What are some of Oriana Fallaci's most notable works?
Oriana Fallaci's most notable works include "Interview with History," a collection of interviews with prominent figures like Henry Kissinger and Indira Gandhi, and "The Rage and The Pride," her passionate response to the September 11 attacks. Her war correspondence, particularly her reporting during the Vietnam War and the Middle East conflicts, also stands out for its vivid portrayal of the realities of war.
How did Oriana Fallaci's interviewing style differ from that of her contemporaries?
Oriana Fallaci's interviewing style was characterized by her directness and persistence. She was known for doing extensive research before her interviews and not shying away from asking tough, often provocative questions. This approach set her apart from many of her contemporaries, as she was able to elicit candid responses and sometimes admissions from influential figures, which was uncommon in political journalism at the time.
What impact did Oriana Fallaci's work have on journalism and society?
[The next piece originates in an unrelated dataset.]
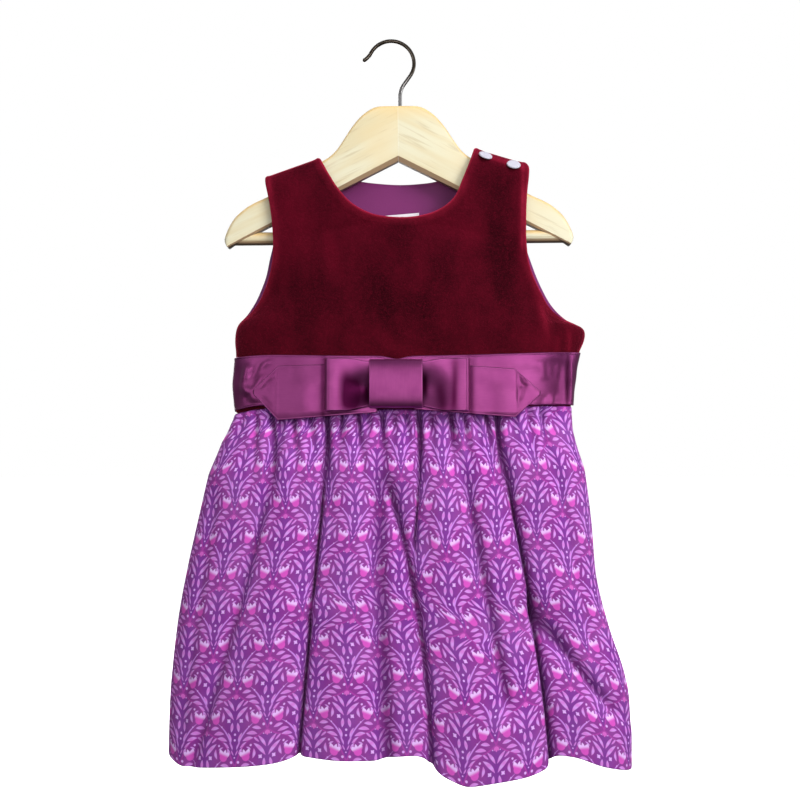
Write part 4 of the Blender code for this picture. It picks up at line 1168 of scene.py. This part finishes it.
def printed_cotton():
    """Cotton printed with a half-drop of scalloped flower beds, drawn from formulas.

    A point's cell is found first. In a band one row high, arches fall from the row above to the row
    below along rise(t) = t^2 + 0.09 sin(2 pi t), where t is the way from an arch's top to its foot.
    Under the arch the point is in the upper half of that arch's bed, and over it in the lower half
    of a bed of the row above. x is then the distance from the bed's middle and y the height from its
    top, both in mm, so that each motif is drawn once and mirrored. `arch` is the distance to the
    arch's line: the height over or under it, divided by sqrt(1 + slope^2).
    """
    material, shader = new_material("printed_cotton", (0.3, 0.09, 0.37), 0.8, Sheen_Weight=0.12,
                                    Sheen_Roughness=0.5, Sheen_Tint=(0.85, 0.42, 0.90, 1.0),
                                    Specular_IOR_Level=0.3)
    tree = material.node_tree
    uv = tree.nodes.new("ShaderNodeUVMap")
    uv.uv_map = "cut"
    u, v = (axis_of(tree, uv.outputs["UV"], axis) * (1 / MM) for axis in "XY")

    half = PRINT_WIDTH / 2
    row = (v * (1 / PRINT_ROW)).math("FLOOR")
    below_row = (row + 1.0) * PRINT_ROW - v
    odd = (row * 0.5).math("FRACT") * 2.0
    across = (u - odd * half) * (1 / PRINT_WIDTH)
    from_arch = abs(across - across.math("ROUND")) * PRINT_WIDTH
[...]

Oriana Fallaci's work had a significant impact on journalism by setting a high standard for political interviews and war reporting. Her fearless pursuit of truth and her willingness to challenge powerful individuals inspired many journalists to adopt a more rigorous and uncompromising approach to their work. In society, her writings, especially on Islamic extremism and Western values, sparked debate and influenced public opinion on global issues.
Did Oriana Fallaci receive any awards or recognition for her work?
Yes, Oriana Fallaci received several awards and recognitions throughout her career. She was awarded the St. Vincent Prize for journalism in 1967, and in 1972, she received the Bancarella Prize for her book "Nothing, and So Be It." Her contributions to journalism were also recognized with the Viareggio Prize in 1979. These accolades reflect her influence and the esteem in which she was held within the literary and journalistic communities.